NAT was developed to fill this role. It normally resides on firewall servers or routers to provide for NAT capabilities between private and public networks. Routing and Remote Access Service (RRAS) for Windows Server 2008 R2 provides NAT capabilities as well.

Because the construction of the IPSec packet does not allow for NAT addresses, IPSec traffic has, in the past, simply been dropped at NAT servers, as there is no way to physically route the information to the proper destination. This posed major barriers to the widespread implementation of IPSec because many of the clients on the Internet today are addressed via NAT.

NAT Traversal (or NAT-T), which was introduced in Windows Server 2008 and is available in Windows Server 2008 R2’s IPSec implementation, was jointly developed as an Internet standard by Microsoft and Cisco Systems. NAT-T works by sensing that a NAT connection will need to be traversed and subsequently encapsulating the entire IPSec packet into a UDP packet with a normal UDP header. NAT-T handles UDP packets flawlessly, and they are subsequently routed to the proper address on the other side of the NAT.

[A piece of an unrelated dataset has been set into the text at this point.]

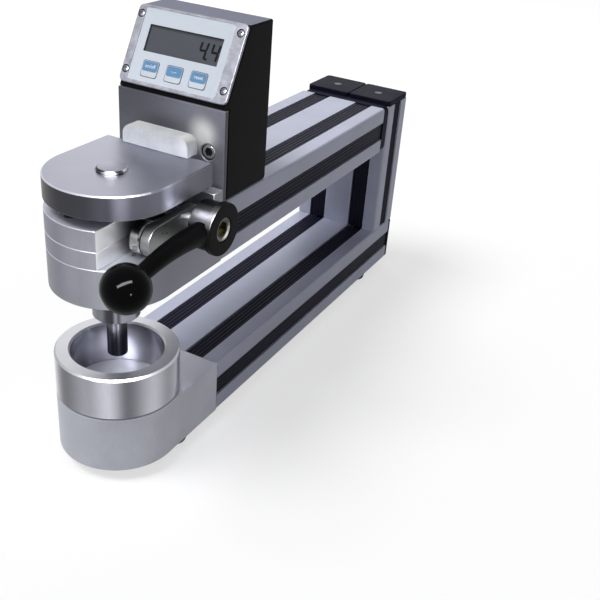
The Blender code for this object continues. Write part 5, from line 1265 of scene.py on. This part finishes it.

NAT Traversal works well but requires that both ends of the IPSec transaction understand the protocol so as to properly pull the IPSec packet out of the UDP encapsulation. With the latest IPSec client and server, NAT-T becomes a reality and is positioned to make IPSec into a much bigger success than it is today.

Note

NAT-T was developed to keep current NAT technologies in place without changes. However, some implementations of NAT have attempted to make IPSec work natively across the translation without NAT-T. Disabling this functionality with NAT-T might not be wise, however—it might interfere with IPSec because both NAT-T and the NAT firewall will be attempting to overcome the NAT barrier.